Monday, February 25, 2008

Regarding the "purity" of Urdu

Some thoughts regarding Urdu and it's purity that were triggered by a user's comment re : the purity of Urdu and how to preserve it etc.

A user by the id "Saqib" made the following thought provoking comments:
I have one important request to you. The request is in fact to all Pakistanis, but the effect will be much higher if you [Asma Sherazi] start doing it. Please avoid speaking English in Urdu programs. By doing that many people don’t understand the whole meaning of a debate or a sentence and that’s a pity, because we should have maximum effect of your interviews especially because you are fighting a just cause. Another factor is that Urdu as a language is being degraded slowly and effectively. It is common fault committed in Pakistan that one “have” to speak English to show that one is a well educated person. I don’t think this is the case with you (not at this stage), but maybe it has been that in the past and now it has become a habit. Maybe you need to focus a little bit on this issue to enhance Urdu and thereby reach out to an even bigger audience. Please don’t see it as any suggestion not to learn and speak English. The request is only that we should focus on the audience we are trying to reach out to and to avoid “hurting” Urdu.


And my response:
I think Urdu is it’s own worst enemy in more ways than one. First, Urdu is a “framework” language from the start. Urdu is great for fitting other languages’ vocabulary in it.. this is how it became so popular because the grammatical structure is so malleable that you can fit any word and it feels natural be it Turkish, Persian, Arabic, Sanskrit etc. Urdu takes whatever is spoken in “the lashkar” as it were, and lets people communicate. Perfect for Pakistan I’d say, but not in it’s current form.

Now, since the inception of Pakistan, there has been this most unfortunate trend of “purification” in which an artifical purity was created in urdu in which local vocabularies were discouraged from entering mainstream use while english and arabic had tacit support as nothing could be done against them (like accusing the users of Islam dushmani etc.).

Add to that the resentment felt by non-urdu majority and a conscious or sub-consicous attempt by them at shunning urdu as a reaction to what Urdu came to represent (the economic interests of a ‘certain class’ ??)

The reason our anchors can’t go two sentences without reaching for english (bad one at that) is that they have no vocabulary in Urdu. There is no vocabulary in Urdu because there is hardly any literature being written in Urdu. Newspapers don’t count because they use a very limited and cliched form meant for the lowest common denominator. There is hardly any literature because the critics would not allow any “impure vocabulary” (read native pakistani words) in and therefore ended up turning Urdu into some clinically pure freak of linguistics which only a dwindling minorty of so called intellectuals speak. So, Urdu literature has become a casualty of the culture and language wars.
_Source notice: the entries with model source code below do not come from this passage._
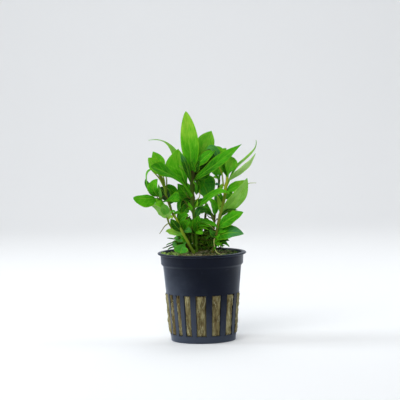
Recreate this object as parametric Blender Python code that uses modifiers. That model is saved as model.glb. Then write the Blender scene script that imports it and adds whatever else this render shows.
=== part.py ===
# A small aquarium plant growing out of a plug of mineral wool in a slotted plastic pot.
# Metres, +Z up. The origin is the centre of the pot's underside, and the plant's best side faces -Y.

import math

import bmesh
import bpy
from mathutils import Vector

MM = 0.001

# Pot
POT_HEIGHT = 50.0 * MM
RIM_RADIUS = 25.0 * MM
RIM_THICKNESS = 1.2 * MM
RIM_INNER_RADIUS = 22.5 * MM
COLLAR_RADIUS = 23.4 * MM
COLLAR_TAPER = 0.3 * MM
COLLAR_BOTTOM = 43.2 * MM
BODY_TOP = 42.0 * MM
BODY_TOP_RADIUS = 22.0 * MM
BODY_BOTTOM_RADIUS = 18.2 * MM
WALL = 1.0 * MM
FLOOR = 1.2 * MM
POT_STEPS = 48

# Bars between the pot's slots, each as its middle and its width in degrees, round from the front
SLOT_BOTTOM = 4.0 * MM
SLOT_TOP = 27.2 * MM
BARS = (
    (10, 9),
    (36, 10),
    (63, 10),
    (90, 10),
    (117, 10),
    (144, 10),
    (171, 10),
    (198, 8),
    (218, 7),
    (236, 7),
    (254, 6),
    (273, 6),
    (292, 6),
    (309.5, 7),
    (325, 7),
    (344, 8),
)

# Wool plug
GAP = 0.3 * MM
WOOL_TOP = 49.0 * MM
WOOL_SHOULDER = 47.6 * MM
WOOL_TOP_RADIUS = 21.4 * MM
WOOL_STEPS = 32

# Stems: radius at the foot, radius at the end, and the centre line's points, all in millimetres
STEM_RESOLUTION = 2
GREEN_STEMS = {
    "centre": (0.90, 0.75, [
        (-3.0, 0.0, 49.8), (-2.5, 0.0, 56.5), (-3.0, -0.5, 62.5), (-3.5, -1.0, 70.5), (-4.5, -1.0, 75.5),
        (-5.0, -1.0, 80.5), (-5.0, -1.0, 86.0), (-4.0, -1.0, 92.0), (-3.0, -0.5, 97.0), (-3.0, 0.0, 100.0),
    ]),
    "front_left": (0.85, 0.55, [
        (-4.5, -7.0, 49.8), (-6.5, -8.0, 55.5), (-9.0, -8.5, 59.5), (-11.0, -9.0, 63.5),
        (-12.5, -9.5, 68.5), (-15.0, -10.0, 73.0),
    ]),
    "right": (0.80, 0.55, [
        (6.0, -4.0, 49.8), (7.5, -5.0, 55.0), (8.5, -6.0, 61.0), (9.5, -6.0, 66.0), (10.5, -6.0, 70.0),
        (11.5, -6.0, 73.5), (12.5, -5.5, 77.5), (13.5, -5.0, 82.5), (14.0, -4.5, 86.5),
        (15.0, -4.0, 90.0), (15.0, -4.0, 92.5),
    ]),
    "right_thin": (0.45, 0.40, [
        (12.8, -2.5, 87.0), (12.5, -1.0, 90.5), (12.0, 0.0, 94.5), (10.5, 1.0, 98.0),
        (10.0, 2.0, 101.5), (9.5, 2.0, 103.5),
    ]),
}
BROWN_STEMS = {
    "left": (0.75, 0.60, [
        (-6.5, 3.0, 49.8), (-9.0, 1.0, 55.0), (-10.5, 0.0, 60.0), (-12.0, 0.0, 64.5), (-13.5, -1.0, 68.0),
        (-16.0, -2.0, 72.0), (-17.5, -2.0, 76.5), (-19.0, -3.0, 81.0), (-20.0, -3.0, 85.0),
        (-20.5, -3.0, 88.5), (-21.5, -3.0, 92.0), (-22.5, -3.0, 95.0),
    ]),
    "left_low": (0.60, 0.45, [
        (-10.5, -3.0, 49.8), (-12.0, -4.0, 55.5), (-13.5, -5.0, 59.5), (-15.5, -5.0, 62.5),
        (-18.0, -5.0, 66.5), (-19.0, -5.0, 70.0), (-20.5, -4.5, 75.5), (-22.0, -4.5, 79.5),
        (-24.0, -4.0, 82.5),
    ]),
    "right_dark": (0.75, 0.60, [
        (4.0, 5.0, 49.8), (5.5, 6.0, 56.0), (7.0, 7.0, 62.5), (7.5, 7.0, 68.5), (8.0, 7.0, 73.0),
        (9.0, 7.0, 78.5), (10.0, 7.0, 84.5), (10.5, 7.0, 89.0), (10.5, 7.0, 93.0),
    ]),
    "back": (0.75, 0.55, [
        (0.0, 9.0, 49.8), (2.0, 10.0, 56.5), (2.0, 11.0, 66.0), (3.0, 12.0, 73.5), (2.0, 12.0, 79.5),
        (0.0, 12.0, 85.0), (-0.5, 11.0, 91.0),
    ]),
}
STEMS = GREEN_STEMS | BROWN_STEMS

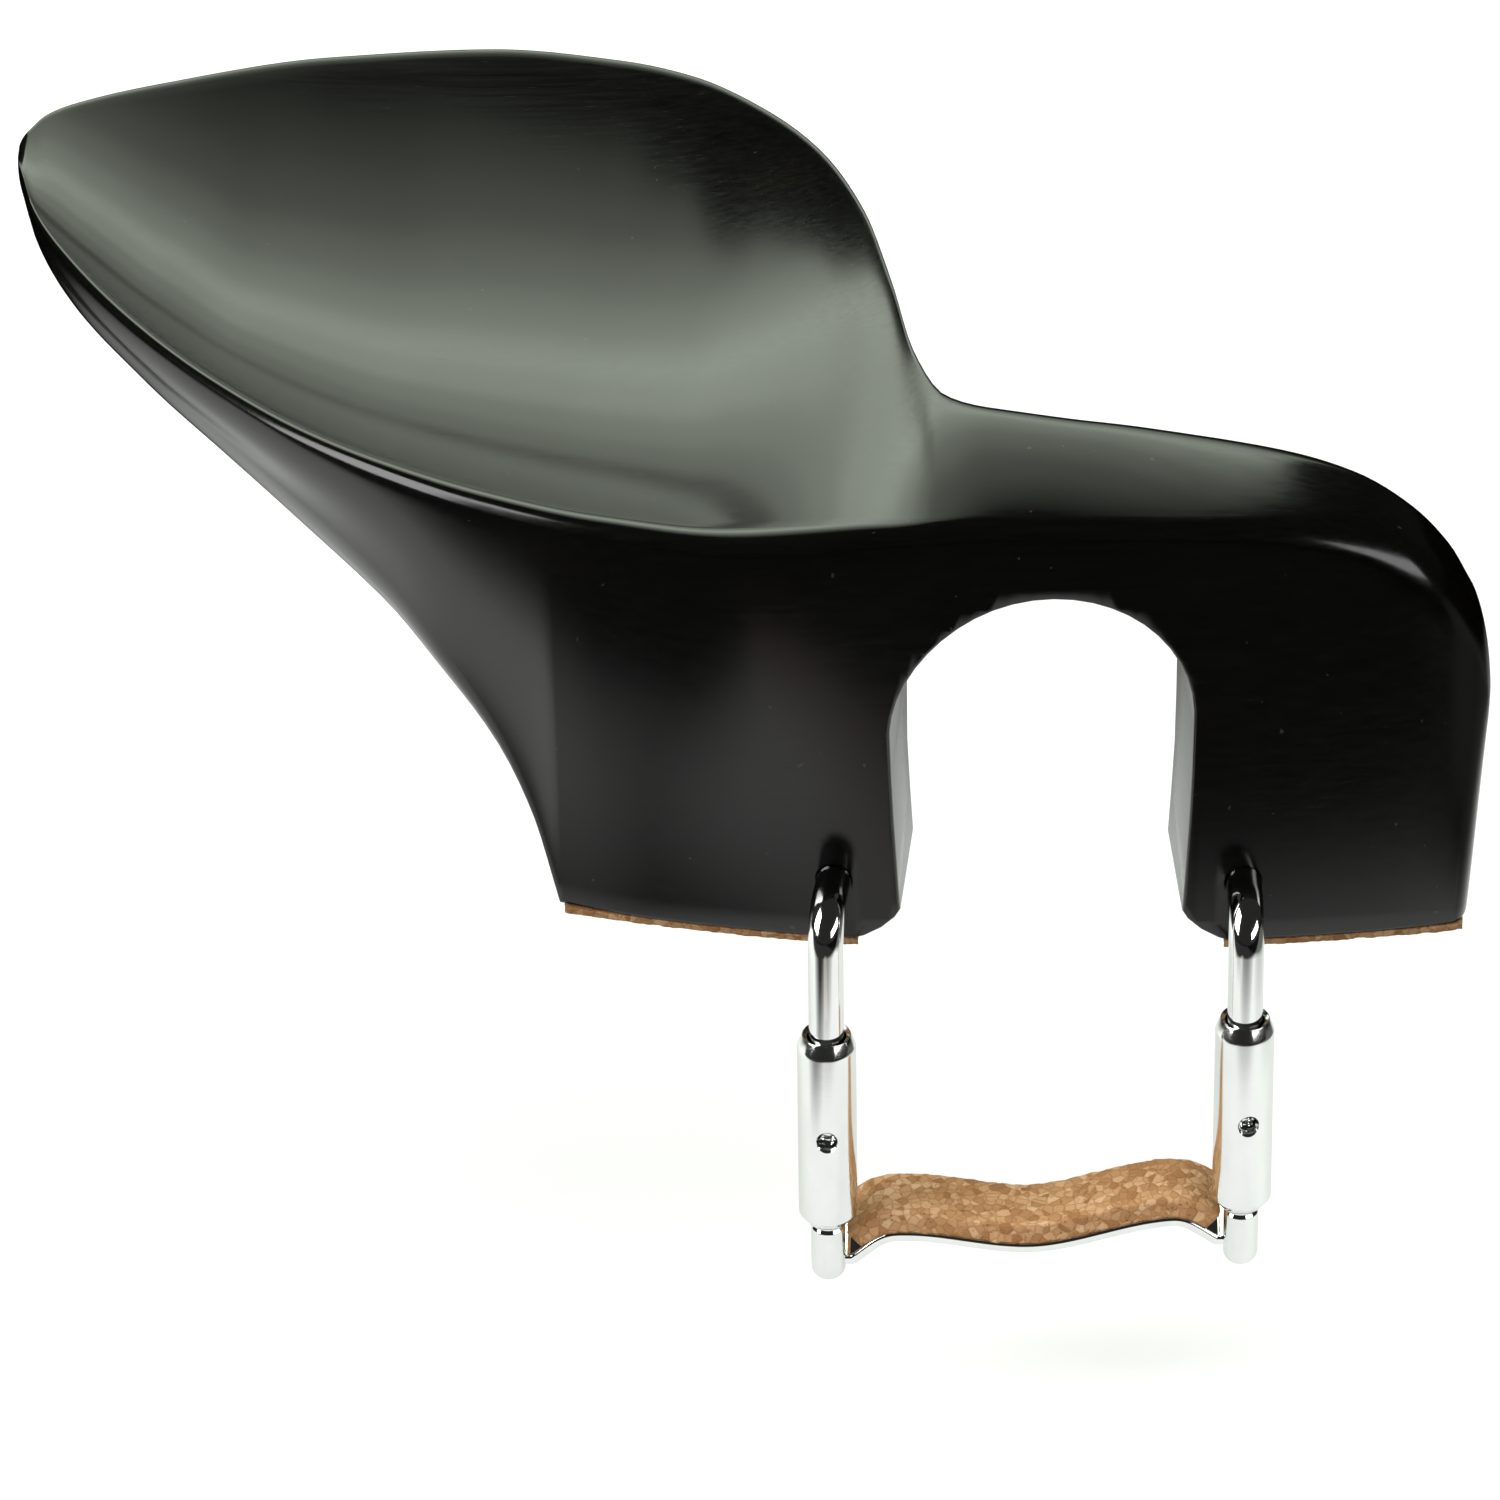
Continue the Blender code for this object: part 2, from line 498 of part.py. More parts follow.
def main():
    for item in list(bpy.data.objects):
        bpy.data.objects.remove(item)
    parts = bpy.data.collections.new("chin_rest")
    cutters = bpy.data.collections.new("cutters")
    bpy.context.scene.collection.children.link(parts)
    bpy.context.scene.collection.children.link(cutters)

    build_chin_plate(parts, cutters, material("ebony", (0.012, 0.011, 0.010), 0.32))
    inner = ARCH_HALF - ARCH_CLOSE + ARCH_CORNER[0] + 0.3
    build_foot_cork("left", -38.4, ARCH_X - inner, parts, material("left_cork", (0.55, 0.33, 0.16), 0.9))
    build_foot_cork("right", ARCH_X + inner, 34.6, parts, material("right_cork", (0.55, 0.33, 0.16), 0.9))
    for side, place in SIDES.items():
        build_hook(side, place, parts, material(side + "_hook_chrome", (0.80, 0.81, 0.82), 0.10, 1.0))
        build_barrel(side, place, parts, cutters,
                     material(side + "_barrel_chrome", (0.80, 0.81, 0.82), 0.14, 1.0))
        build_stud(side, place, parts, material(side + "_stud_chrome", (0.80, 0.81, 0.82), 0.14, 1.0))
    build_strip("bracket_plate", STRIP_END, 0.0, STRIP_THICK, 0.0, parts,
                material("bracket_chrome", (0.80, 0.81, 0.82), 0.18, 1.0))
    build_strip("bracket_cork", PAD_END, STRIP_THICK + GAP, PAD_THICK, 0.15, parts,
                material("bracket_cork", (0.55, 0.33, 0.16), 0.9))

    for cutter in cutters.objects:
        cutter.hide_render = True
        cutter.display_type = "WIRE"


main()
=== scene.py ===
import json
import math

import bmesh
import bpy
import numpy as np
from mathutils import Matrix, Vector, noise
from mathutils.bvhtree import BVHTree


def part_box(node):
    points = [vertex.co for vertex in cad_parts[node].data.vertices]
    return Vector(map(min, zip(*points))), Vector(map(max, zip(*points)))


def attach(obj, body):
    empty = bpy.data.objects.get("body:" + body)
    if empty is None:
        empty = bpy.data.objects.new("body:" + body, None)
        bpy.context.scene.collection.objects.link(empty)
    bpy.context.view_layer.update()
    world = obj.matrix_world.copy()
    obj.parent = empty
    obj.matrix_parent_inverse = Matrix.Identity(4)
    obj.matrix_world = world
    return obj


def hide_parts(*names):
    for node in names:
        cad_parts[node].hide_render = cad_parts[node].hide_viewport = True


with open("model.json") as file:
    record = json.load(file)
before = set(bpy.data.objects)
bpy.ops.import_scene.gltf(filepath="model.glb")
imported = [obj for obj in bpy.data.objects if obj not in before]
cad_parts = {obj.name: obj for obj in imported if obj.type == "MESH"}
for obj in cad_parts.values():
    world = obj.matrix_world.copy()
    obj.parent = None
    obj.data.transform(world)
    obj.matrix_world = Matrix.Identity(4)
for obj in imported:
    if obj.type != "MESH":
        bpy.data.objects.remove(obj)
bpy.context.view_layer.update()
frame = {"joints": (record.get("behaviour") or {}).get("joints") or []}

MM = 0.001

# ---- places read from the frame, in millimetres ----
SIDES = ("left", "right")
BARREL = {side: [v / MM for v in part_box(side + "_barrel")] for side in SIDES}
POST = {side: (BARREL[side][0] + BARREL[side][1]) / 2 for side in SIDES}
BARREL_TOP = {side: BARREL[side][1].z for side in SIDES}
BARREL_FOOT = {side: BARREL[side][0].z for side in SIDES}
HOOK = {side: [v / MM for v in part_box(side + "_hook")] for side in SIDES}
STUD = {side: [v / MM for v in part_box(side + "_stud")] for side in SIDES}
POST_Y = POST["left"].y
ROD_R = 1.45                        # the hooks' rods
HOLE_Z = HOOK["left"][1].z - ROD_R  # height of the hooks' holes
SLIDE = next(joint for joint in frame["joints"] if joint["name"] == "bracket_slide")
TRAVEL = SLIDE["range_m"][1] / MM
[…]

The rest of us have gone back to using what is best in Urdu, the framework which uses whatever words you throw at it. Instead of using Persian, Punjabi, Pushto, Sindhi words, we are now using English in the “upper” classes, Arabic words in the “religious & nutcase” classes and native words and accents in the “working” classes.

I am of course with the working classes, and my problem isn’t that Urdu isn’t “pure” any more , rather that it isn’t “properly evolved” anymore. I think the artificiality imposed on Urdu and its main users (Pakistanis) has come back to bite Urdu in the a$$ with a vengeance…

My advice would be counter-intuitive. If you want Urdu (especially prose) to survive with it’s Muslim and eastern shades, then let the local languages in. Otherwise it will end up being a bad imitation of pidgin english with some remnant grammatical constructs thrown in. Kind of what Mr. Malik’s “Urdu” already sounds like.